Two men, including 83-year-old once known as the ‘leaping bandit,’ arrested following string of bank robberies

FBI agents on Wednesday arrested two men in connection with a monthslong string of suburban bank heists, according to a criminal complaint.

Donald “Doc” Bennett, 83, and Edward Binert, 55, met while serving federal time for previous robberies, the complaint said. Binert told law enforcement after his arrest that Bennett had been visiting him from Kentucky.

The pair are now accused of using a gun to intimidate employees at a Hickory Hills Chase Bank into handing over almost $7,000 Feb. 14, the complaint said.

Special agent Cassandra Johnson wrote in the complaint that Bennett and Binert’s contact information appeared on rental car paperwork for vehicles associated with several previous bank robberies in Oak Lawn. The FBI was investigating a total of seven robberies in Oak Lawn, Lombard, Willowbrook, Tinley Park, Glen Ellyn and Hickory Hills between June 2023 and February 2024, Johnson wrote.

In the robberies that took place before Feb. 14, the suspects were older white men in face coverings who showed a gun to the teller, demanded money and used a rental car as a getaway vehicle, Johnson wrote.

Cell phone tracking information indicated that the contact numbers listed on rental car agreements had been in the vicinity of four of the targeted banks around the time they were robbed, according to the complaint.

FBI agents arresting the pair the night of the Feb. 14 robbery found a wig, the Illinois license plates seen on different rental cars, a gray hat with attached hair, makeup and three loaded guns by the door, tucked between sofa seat cushions and on a bedside table. Agents also recovered a stack of wrapped bills and clothes and shoes apparently worn during the robbery earlier that day, according to the complaint.

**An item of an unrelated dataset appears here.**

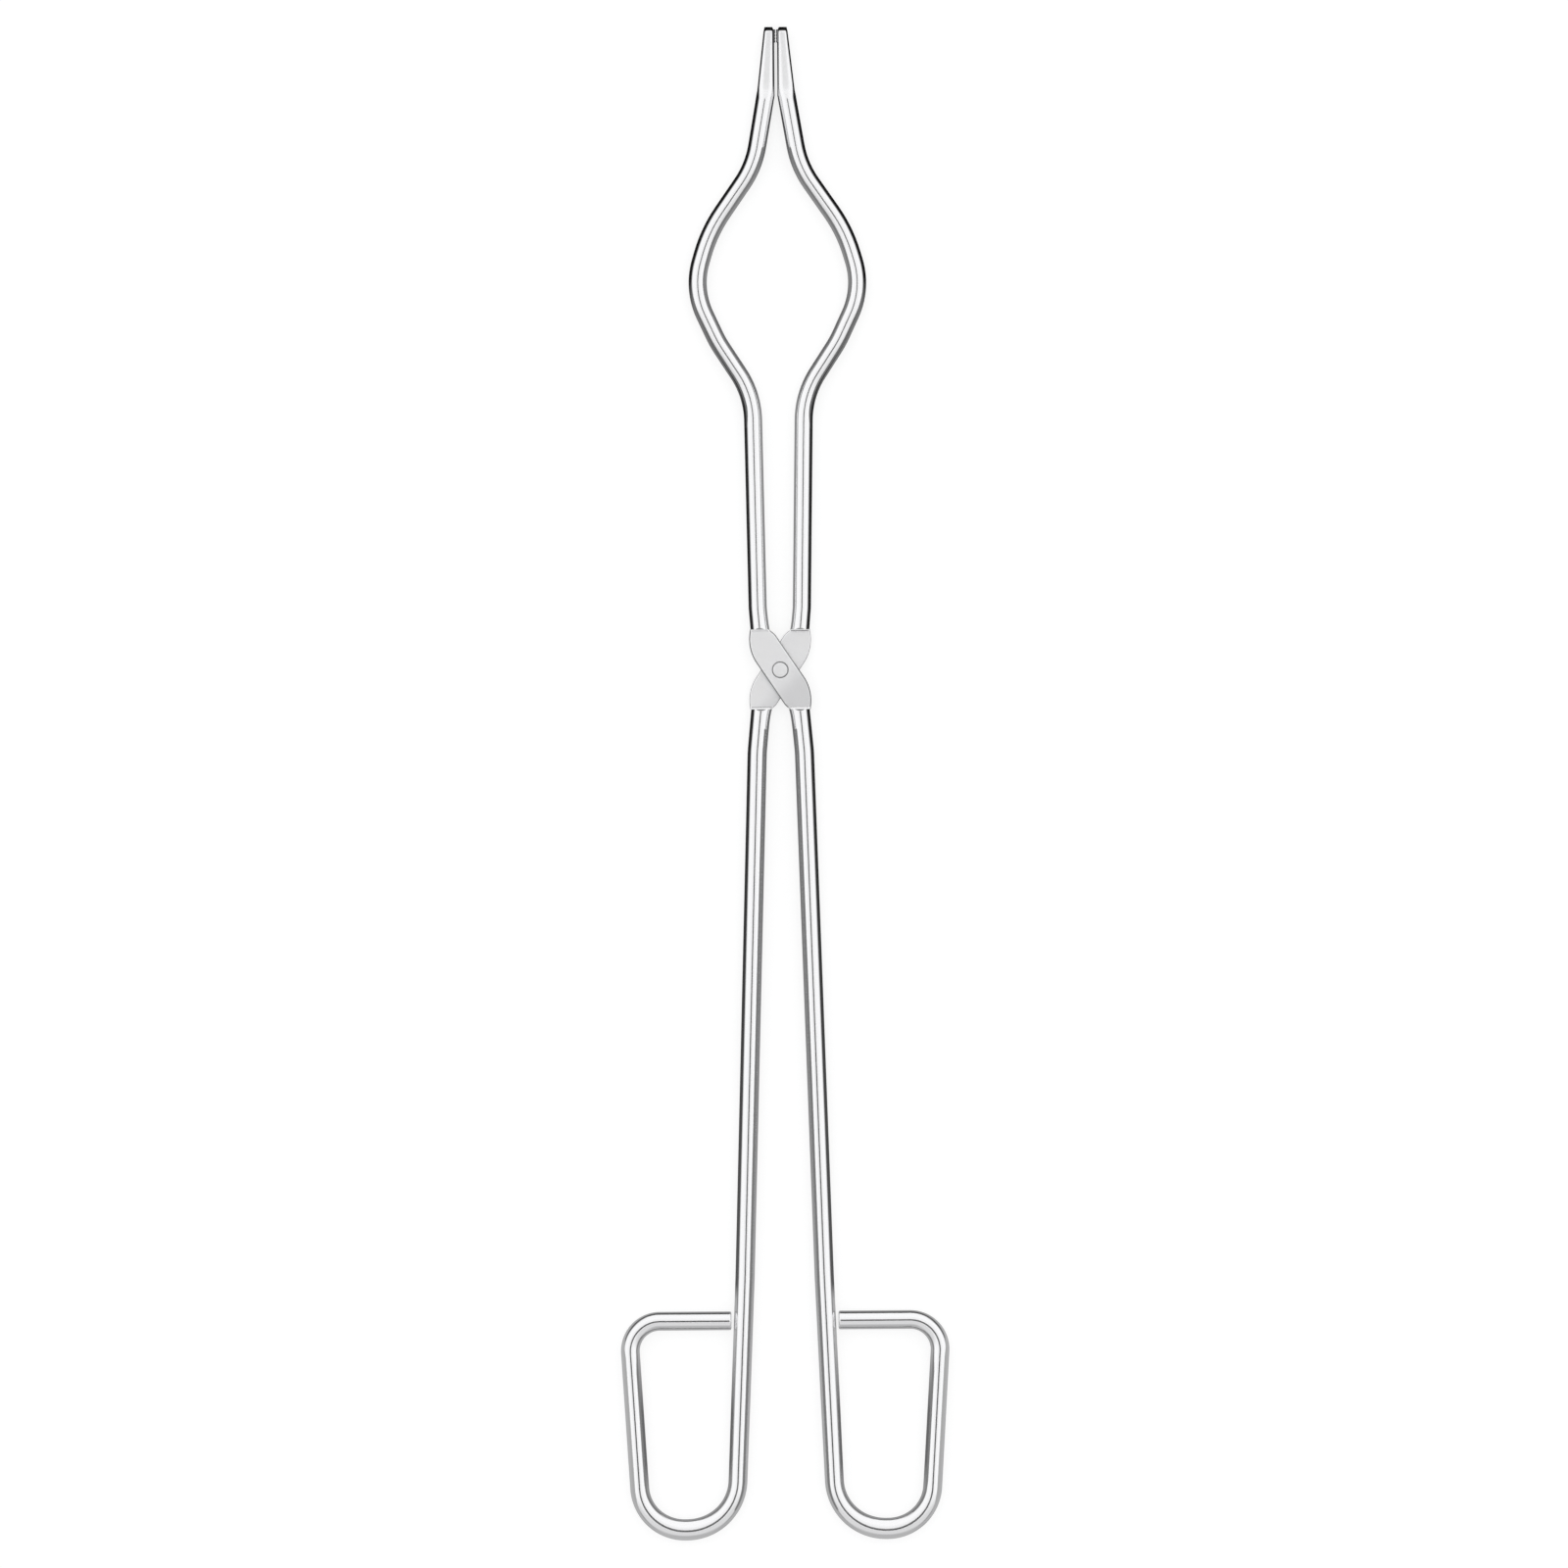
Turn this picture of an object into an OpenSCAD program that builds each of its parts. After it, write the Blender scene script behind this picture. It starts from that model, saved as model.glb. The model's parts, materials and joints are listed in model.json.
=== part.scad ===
// Long crucible tongs: two bent steel rods that cross in a flat half-lap and turn on one flush rivet.
// Millimetres. +Y points to the jaws, +X to the right, +Z up along the rivet.
// The tongs lie closed on a bench at z = 0, and the origin is under the middle of their outline.
// Both arms are the same piece. The rear arm is the front arm turned over about the long axis.

/* [Reach] */
// From the rivet's axis to the ends of the jaws
jaw_reach = 212.5; // [205:0.5:240]
// From the rivet's axis to the bottom of the finger loops
handle_reach = 287.5; // [255:0.5:335]

/* [Rods] */
// Rod diameter on the handle side
handle_d = 6.2; // [5.8:0.1:6.4]
// Rod diameter on the jaw side, which is drawn a little thinner
jaw_d = 6; // [5.8:0.1:6.2]

/* [Jaws] */
// Half-width at which the bow's two sides would cross
bow_x = 28; // [26:0.5:31]
// Gap between the flat inner faces of the two tips
tip_gap = 1; // [0.6:0.1:1.2]
// Gap that is left between the grip pads when the tongs are closed
pad_gap = 0.3; // [0.2:0.05:0.5]
// Length of the raised grip pad at the end of each tip
pad_l = 5.2; // [4.5:0.1:6]
// Width of a tip at its end
tip_w = 3.3; // [3:0.1:3.8]
// Thickness of a tip between its front and back flats
tip_t = 5.2; // [5:0.1:5.4]

/* [Finger loops] */
// Inner height of a loop, from the bottom bend to the cross bar
loop_h = 63.2; // [55:0.5:75]
// Distance from a handle's shank to the outer leg at the bottom bend
loop_w = 31; // [31:0.5:38]
// Bevel on the free end of the cross bar
bar_bevel = 0.7; // [0.3:0.1:1]

/* [Bends] */
// How much thicker than the straight rod a bend is, in diameter
bend_swell = 0.04; // [0.02:0.01:0.2]

/* [Pivot] */
// Thickness of each flattened strap
strap_t = 2.5; // [2.2:0.1:2.7]
// Gap between the two straps
strap_gap = 0.1; // [0.06:0.02:0.2]
// Width of the straight middle part of a strap
strap_w = 10.3; // [9.6:0.1:11]
// Angle of the strap to the long axis
strap_angle = 33.5; // [33:0.1:34]
// Distance from the rivet's axis to each shoulder, where the round rod begins
shoulder_y = 13.4; // [13.2:0.1:13.6]
// Diameter of the bores through the straps
bore_d = 4.1; // [3.6:0.1:4.4]
// Radial running clearance of the rivet in the front arm
fit_gap = 0.05; // [0.02:0.01:0.08]
// Diameter of the countersinks at the outer faces
head_d = 5.6; // [5.2:0.1:6]

/* [Hidden] */

$fn = 96;

pivot_y = (handle_reach - jaw_reach) / 2;
mid_z = (max(handle_d, jaw_d) + bend_swell) / 2;
strap_face = strap_gap / 2 + strap_t;
head_depth = (head_d - bore_d) / 2;
steel = [0.78, 0.79, 0.80];
satin = [0.68, 0.69, 0.70];

// Cutters are this much bigger than what they cut.
reach_past = 4;

// Straight rods run this far into the bends.
lap = 0.1;

// Length of the pressed tip.
tip_l = 21.5;

// Corners of the jaw's centreline as [distance from the long axis, distance from the rivet, bend radius].
jaw_route = [
    [6.6, shoulder_y - 1.4, 0],
    [7.3, 20.5, 20],
    [8.5, jaw_reach - 121.5, 29],
    [0.71 * bow_x, jaw_reach - 104, 36],
    [bow_x, jaw_reach - 86.5, 25],
    [0.8 * bow_x, jaw_reach - 67.5, 48],
    [7.5, jaw_reach - 46, 31],
    [3.3, jaw_reach - tip_l, 18],
    [2.2, jaw_reach, 0]
];

// The same for the handle, which runs down, round the loop and back to just short of its own shank.
shank_x = 16.6;
bottom_y = -(handle_reach - handle_d / 2);
bar_y = bottom_y + loop_h + handle_d;
handle_route = [
    [6.4, -(shoulder_y - 1.4), 0],
    [7.8, -27, 40],
    [13.1, bottom_y + 83.5, 60],
    [shank_x, bottom_y, 17],
    [shank_x + loop_w, bottom_y, 15],
    [shank_x + loop_w + 4.2, bar_y, 9.8],
    [shank_x + 1.1, bar_y, 0]
];

// Half of the strap's outline, from the jaw's shoulder to the handle's, as [x, y, corner radius].
// The other half is the same turned by 180 degrees about the rivet.
lobe_x = 10.5;
waist_x = 1.6;
edge_dx = strap_w / 2 / cos(strap_angle);
lobe_y = (lobe_x - edge_dx) / tan(strap_angle);
strap_half = [
    [-lobe_x + 0.6, shoulder_y, 0],
    [-lobe_x - 0.2, lobe_y, 14],
    [waist_x, -(edge_dx + waist_x) / tan(strap_angle), 5],
    [3.6, -shoulder_y, 0]
];

// ---- Bent rods ----

function heading(a, b) = atan2(b[1] - a[1], b[0] - a[0]);
function wrapped(angle) = angle > 180 ? angle - 360 : angle < -180 ? angle + 360 : angle;
function turn(route, i) = wrapped(heading(route[i], route[i + 1]) - heading(route[i - 1], route[i]));
function is_end(route, i) = i == 0 || i == len(route) - 1;
function setback(route, i) = is_end(route, i) ? 0 : route[i][2] * tan(abs(turn(route, i)) / 2);
function flat(point) = [point[0], point[1]];
function run(route, i) =
    norm(flat(route[i + 1]) - flat(route[i])) - setback(route, i) - setback(route, i + 1);

// One bend of a rod that arrives along +X and leaves after turning by angle.
module bend(radius, angle, d) {
    start = angle > 0 ? -90 : 90 + angle;
    translate([0, sign(angle) * radius, 0])
        rotate([0, 0, start])
            rotate_extrude(angle = abs(angle))
                translate([radius, 0])
                    circle(d = d + bend_swell);
}

// Straight run i of a route along +X, its bend, and the rest of the route in the turned frame.
module rod_from(route, d, bevel, i = 0) {
    last = i == len(route) - 2;
    length = run(route, i) - (last ? bevel : 0);
    first_x = i == 0 ? 0 : -lap;
    last_x = length + (last ? 0 : lap);
    translate([first_x, 0, 0])
        rotate([0, 90, 0])
            cylinder(h = last_x - first_x, d = d);
    if (last && bevel > 0)
        translate([length, 0, 0])
            rotate([0, 90, 0])
                cylinder(h = bevel, d1 = d, d2 = d - 2 * bevel);
    if (!last) {
        angle = turn(route, i + 1);
        radius = route[i + 1][2];
        centre = [0, sign(angle) * radius, 0];
        translate([length, 0, 0]) {
            bend(radius, angle, d);
            translate(centre)
                rotate([0, 0, angle])
                    translate(-centre)
                        rod_from(route, d, bevel, i + 1);
        }
    }
}

module bent_rod(route, d, bevel = 0) {
    translate([route[0][0], route[0][1], 0])
        rotate([0, 0, heading(route[0], route[1])])
            rod_from(route, d, bevel);
}

// ---- Jaw tip ----

// The pressed tip's cutters, on the side where the jaw's distance from the long axis is +X.
tip_root = jaw_reach - tip_l;
tip_in = tip_gap / 2;
tip_out = tip_in + tip_w;
root_out = 6.3;
pad_in = pad_gap / 2;
pad_root = jaw_reach - pad_l;
inner_start = tip_root - jaw_d;
ramp_start = tip_root - 2.5;
ramp_end = tip_root + 2;
end_bevel = 0.9;
groove_pitch = 1;
groove_depth = 0.3;
last_groove = jaw_reach - 0.8;

module tip_sides() {
    past_end = jaw_reach + 1;
    past_side = 2 * root_out;
    linear_extrude(handle_d + 2 * reach_past, center = true) {
        polygon([[tip_in, inner_start], [tip_in, pad_root], [pad_in, pad_root], [pad_in, past_end],
                 [-reach_past, past_end], [-reach_past, inner_start]]);
        polygon([[tip_out, jaw_reach], [root_out, tip_root], [past_side, tip_root],
                 [past_side, past_end], [tip_out, past_end]]);
    }
}

// One flat of the tip, with a short ramp down from the round rod and a bevel at the end.
module tip_flat() {
    half_t = tip_t / 2;
    start_z = jaw_d / 2 + lap;
    past_end = jaw_reach + lap;
    translate([-reach_past, 0, 0])
        rotate([90, 0, 90])
            linear_extrude(5 * reach_past)
                polygon([[ramp_start, start_z], [ramp_end, half_t], [jaw_reach - end_bevel, half_t],
                         [past_end, half_t - end_bevel], [past_end, handle_d], [ramp_start, handle_d]]);
}

module pad_grooves() {
    side = groove_depth * sqrt(2);
    for (y = [pad_root + groove_pitch : groove_pitch : last_groove])
        translate([pad_in, y, 0])
            rotate([0, 0, 45])
                cube([side, side, handle_d + 2], center = true);
}

module jaw() {
    difference() {
        bent_rod(jaw_route, jaw_d);
        tip_sides();
        tip_flat();
        mirror([0, 0, 1])
            tip_flat();
        pad_grooves();
    }
}

// ---- Strap ----

// Points along the arc that rounds corner b between a and c.
function arc_points(a, b, c, steps = 10) =
    let (
        turned = wrapped(heading(b, c) - heading(a, b)),
        back = b[2] * tan(abs(turned) / 2),
        start = flat(b) - back * [cos(heading(a, b)), sin(heading(a, b))],
        side = heading(a, b) + sign(turned) * 90,
        centre = start + b[2] * [cos(side), sin(side)]
    )
    [for (k = [0 : steps])
        let (at = side + 180 + turned * k / steps)
        centre + b[2] * [cos(at), sin(at)]];

function rounded(route) = [
    flat(route[0]),
    for (i = [1 : len(route) - 2]) each arc_points(route[i - 1], route[i], route[i + 1]),
    flat(route[len(route) - 1])
];

module strap_outline() {
    half = rounded(strap_half);
    polygon([for (point = half) point, for (point = half) -point]);
}

module strap() {
    difference() {
        translate([0, 0, strap_gap / 2])
            linear_extrude(strap_t)
                strap_outline();
        cylinder(h = handle_d, d = bore_d);
        translate([0, 0, strap_face - head_depth])
            cylinder(h = head_depth, d1 = bore_d, d2 = head_d);
    }
}

// ---- Pieces ----

// An arm with its rivet axis at the origin, its jaw on the left and its strap in the upper half.
module arm() {
    difference() {
        union() {
            mirror([1, 0, 0])
                jaw();
            bent_rod(handle_route, handle_d, bar_bevel);
        }
        cube([8 * handle_d, 2 * shoulder_y, 2 * handle_d], center = true);
    }
    strap();
}

module front_arm() {
    color(steel)
        translate([0, pivot_y, mid_z])
            arm();
}

module rear_arm() {
    color(satin)
        translate([0, pivot_y, mid_z])
            rotate([0, 180, 0])
                arm();
}

// The rivet fills the rear arm's bore and countersink, and runs free in the front arm's.
module pivot_rivet() {
    tight_r = bore_d / 2;
    free_r = tight_r - fit_gap;
    head_r = head_d / 2;
    color(satin)
        translate([0, pivot_y, mid_z])
            rotate_extrude()
                polygon([[0, -strap_face], [head_r, -strap_face], [tight_r, -strap_face + head_depth],
                         [tight_r, -strap_gap / 2], [free_r, -strap_gap / 2],
                         [free_r, strap_face - head_depth], [head_r - fit_gap, strap_face],
                         [0, strap_face]]);
}

front_arm();
rear_arm();
pivot_rivet();
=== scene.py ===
"""Crucible tongs: the looks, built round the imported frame.

Lengths are in millimetres from the rivet's axis at mid-height, as in part.scad, until place() puts
them in the row frame in metres. An arm has its jaw on the -X side and its handle on the +X side.
"""
import json
import math

import bmesh
import bpy
from mathutils import Matrix, Vector


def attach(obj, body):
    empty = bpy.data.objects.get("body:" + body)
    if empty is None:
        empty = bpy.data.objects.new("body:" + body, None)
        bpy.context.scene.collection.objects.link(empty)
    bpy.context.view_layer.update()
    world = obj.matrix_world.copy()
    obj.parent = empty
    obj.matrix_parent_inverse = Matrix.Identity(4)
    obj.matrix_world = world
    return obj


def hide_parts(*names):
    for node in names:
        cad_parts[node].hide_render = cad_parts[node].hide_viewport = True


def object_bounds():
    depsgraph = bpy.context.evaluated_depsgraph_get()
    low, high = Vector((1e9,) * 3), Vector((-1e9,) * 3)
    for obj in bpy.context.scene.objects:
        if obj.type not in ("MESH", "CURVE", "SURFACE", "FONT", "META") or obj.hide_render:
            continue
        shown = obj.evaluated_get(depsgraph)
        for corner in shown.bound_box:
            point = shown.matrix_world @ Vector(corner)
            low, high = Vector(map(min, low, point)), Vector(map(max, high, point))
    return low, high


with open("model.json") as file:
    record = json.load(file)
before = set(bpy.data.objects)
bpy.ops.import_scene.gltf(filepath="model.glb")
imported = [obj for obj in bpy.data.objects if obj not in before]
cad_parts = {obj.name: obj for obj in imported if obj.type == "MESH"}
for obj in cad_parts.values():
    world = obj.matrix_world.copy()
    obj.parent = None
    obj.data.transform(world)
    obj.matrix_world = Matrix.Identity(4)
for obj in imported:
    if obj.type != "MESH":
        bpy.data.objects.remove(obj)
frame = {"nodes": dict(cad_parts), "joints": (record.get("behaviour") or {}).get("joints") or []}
cad_lo, cad_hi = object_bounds()
pivot = Vector(frame["joints"][0]["pos_m"])
MM = 0.001

# ---- Sizes, as in part.scad, but for the handle's shoulder, which is nearer to the rivet here ----

JAW_REACH, HANDLE_REACH = 212.5, 287.5
JAW_R, HANDLE_R = 3.0, 3.1
BOW_X = 28
TIP_L, TIP_W, TIP_T = 21.5, 3.3, 5.2
TIP_IN, PAD_IN, PAD_L = 0.5, 0.15, 5.2
STRAP_GAP, STRAP_T, STRAP_W = 0.1, 2.5, 10.3
STRAP_ANGLE = math.radians(33.5)
LOBE_X, WAIST_X, FOOT_X = 10.5, 1.6, 3.6
SHOULDER, HANDLE_SHOULDER = 13.4, 13.0
BORE_R, HEAD_R = 2.05, 2.8
STRAP_FACE = STRAP_GAP / 2 + STRAP_T
TIP_ROOT = JAW_REACH - TIP_L

# Corners of each centreline: distance from the long axis, distance from the rivet, bend radius.
JAW_ROUTE = [
    (6.715, SHOULDER, 0),
    (7.3, 20.5, 20),
    (8.5, JAW_REACH - 121.5, 29),
    (0.71 * BOW_X, JAW_REACH - 104, 36),
    (BOW_X, JAW_REACH - 86.5, 25),
    (0.8 * BOW_X, JAW_REACH - 67.5, 48),
    (7.5, JAW_REACH - 46, 31),
    (3.3, TIP_ROOT, 18),
    (2.2, JAW_REACH, 0),
]
SHANK_X, LOOP_W, LOOP_H = 16.6, 31, 63.2
BOTTOM_Y = -(HANDLE_REACH - HANDLE_R)
BAR_Y = BOTTOM_Y + LOOP_H + 2 * HANDLE_R
HANDLE_ROUTE = [
    (6.493, -HANDLE_SHOULDER, 0),
    (7.8, -27, 40),
    (13.1, BOTTOM_Y + 83.5, 60),
    (SHANK_X, BOTTOM_Y, 17),
    (SHANK_X + LOOP_W, BOTTOM_Y, 15),
    (SHANK_X + LOOP_W + 4.2, BAR_Y, 9.8),
    (SHANK_X + 1.1, BAR_Y, 0),
]

# ---- Finer shape, which only the looks have ----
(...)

Binert admitted to the Feb. 14 robbery and said he and Bennett met in 2006 while in federal prison in Michigan, the complaint said.

Binert pleaded guilty in 2004 to holding four employees of a Plainfield bank hostage for about three hours before surrendering to authorities. He’d already absconded with almost $150,000 in three preceding robberies of banks in Bolingbrook and Plainfield, the Tribune reported at the time.

Bennett, known as “the leaping bandit” for his distinctive way of hopping over counters to access cash drawers, was on his second prison stint following a 1989 conviction for robbing a bank in the Chicago area. He’d been sentenced to 50 years without parole.

Information from the Federal Bureau of Prisons show Bennett was released in April 2020.

A detective on Bennett’s case in 1989 said a police officer asked him after his capture what he would do once he left prison as an older man.

”Jump counters again,” Bennett is said to have responded. ”But it probably won’t be as easy.”